Withheld Loaf (Reflection:Heart)

Is there something God is asking you to give, offer, or release — before you can see the provision? What is it, and what is holding you back?


Closing

Decision (Will)

Dried Brook. Is there a source of provision that has dried up in your life — a job, a relationship, a plan? Are you interpreting it as abandonment, or are you willing to ask God where He is redirecting you?

First Loaf. Is God asking you to give something first — money, time, a plan, a comfort, a last reserve — before you see His supply? Will you take Him at His word before you see the outcome?

Challenges (Practice)

Provision Audit. Identify one area this week where you are holding back out of fear of not having enough. Bring it before God and ask: Is this a dried brook, or a first loaf?

Word Before Worry. When anxiety about lack rises this week, stop before problem-solving and find one promise from Scripture to stand on. Write it down.

Generosity Step. Take one concrete step of giving this week — financially, in time, or in service — that stretches you past what feels comfortable.
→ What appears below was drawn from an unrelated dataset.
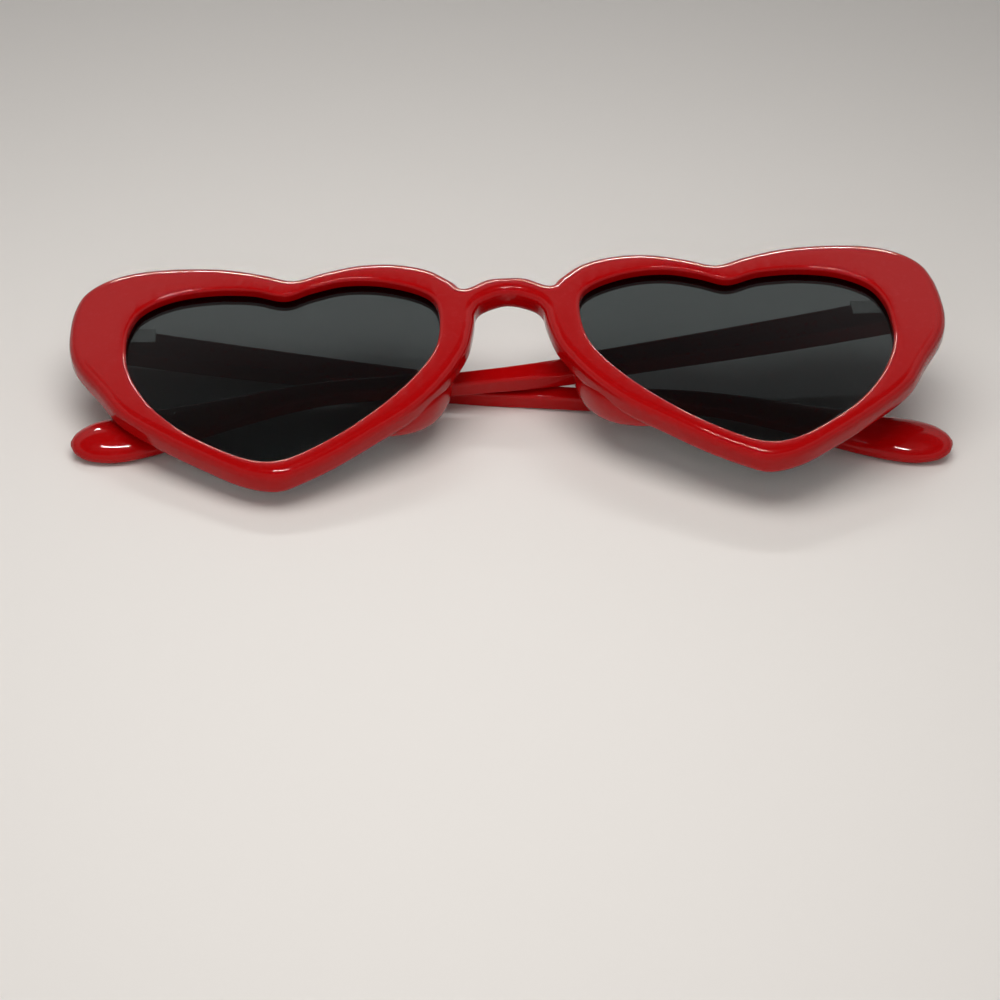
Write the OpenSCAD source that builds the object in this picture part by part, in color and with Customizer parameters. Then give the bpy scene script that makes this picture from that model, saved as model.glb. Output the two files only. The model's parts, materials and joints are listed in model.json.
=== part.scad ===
// Heart shaped sunglasses, lying folded on a table with the front facing up.
// Every piece is modelled in the wearing frame: X across the face, Y back from
// the front surface and Z up, with Z zero on the line through the eye centres.
// resting() then lays the whole pair down, so that the table is Z zero.
// Sides are the wearer's: left pieces are at +X, right pieces are at -X.

/* [Lenses] */
// Width of one heart shaped opening
eye_w = 49.7; // [47:0.1:52]
// Height of one heart shaped opening
eye_h = 43.2; // [40:0.1:46]
// Distance between the two openings
lens_gap = 22.6; // [20:0.1:25]
// Thickness of a lens
lens_t = 1.8; // [1.4:0.1:2.0]
// How far a lens reaches into the rim all round
lens_lip = 0.85; // [0.6:0.05:1.1]
// How far the lens lies behind the front surface
lens_set = 1.5; // [1.2:0.1:1.6]

/* [Front] */
// Thickness of the front from its front to its back surface
front_t = 4.2; // [4:0.1:5]
// Radius of the gentle curve of the front round the face
wrap_r = 1500; // [800:50:2500]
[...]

Memory Verse. Philippians 4:19. My God will supply all your needs according to His riches in glory in Christ Jesus.

Prayer

Father, You are the God who feeds prophets with ravens and fills jars with flour that should have run out long ago. You are never surprised by our lack — You specialize in it. Forgive us for treating our emptiness as evidence of Your absence.

Give us the faith to obey Your word before we see the provision. Loosen our grip on the last loaf. Teach us that the size of our supply was never the point — Your word is the only supply that doesn't run dry.

We confess that fear makes us hoard. Replace that fear with trust. Where brooks have dried up in our lives, give us eyes to see where You are redirecting you. And where You are asking us to give first, give us the courage to go and do — like the widow did — and to find Your faithfulness waiting on the other side.

In Jesus, the Bread of Life who is never exhausted. Amen.